Dr. Mustapha Ishak-Boushaki

The DESI collaboration, which includes more than 900 scientists from over 70 institutions, has released a new analysis of its data that weighs in on the second theory. The data reveal that the way in which galaxies cluster is consistent with the standard model of gravity: Albert Einstein's general theory of relativity, which also describes how objects fall under gravity and planets orbit the sun.

The analysis provides the most precise test to date of how gravity behaves at very large scales by tracing how cosmic structure grew over the past 11 billion years.

Scientists in the collaboration shared their results in several papers posted Nov. 19 to the arXiv, an online repository of scientific articles not yet peer reviewed.

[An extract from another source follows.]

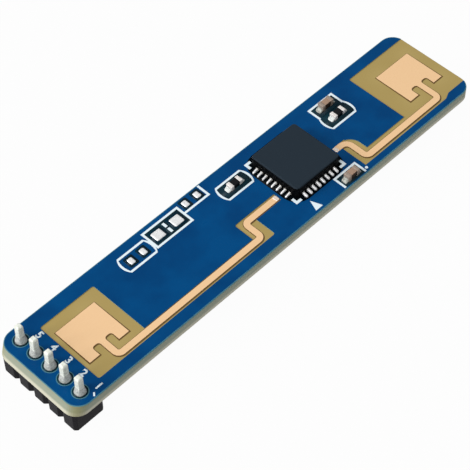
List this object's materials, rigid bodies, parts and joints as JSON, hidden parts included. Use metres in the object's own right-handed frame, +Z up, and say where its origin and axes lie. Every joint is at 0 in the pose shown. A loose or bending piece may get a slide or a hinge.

Dr. Mustapha Ishak-Boushaki, a professor of physics in the School of Natural Sciences and Mathematics at UT Dallas, co-led the DESI working group that interpreted the cosmological data, and he is lead author of the paper that presents a detailed analysis of testing gravity at cosmic scales.

"For this round of DESI results, I focused my efforts at UT Dallas on conducting a large part of the analysis on gravity, which puts constraints on how matter in the universe moves and how large-scale structures, such as clusters of galaxies, evolve," said Ishak-Boushaki, an astrophysicist whose research career has focused on questions in cosmology. "The results from DESI, combined with datasets from other experiments, are consistent with general relativity theory operating at cosmic scales, although they do not completely exclude other theories of modified gravity."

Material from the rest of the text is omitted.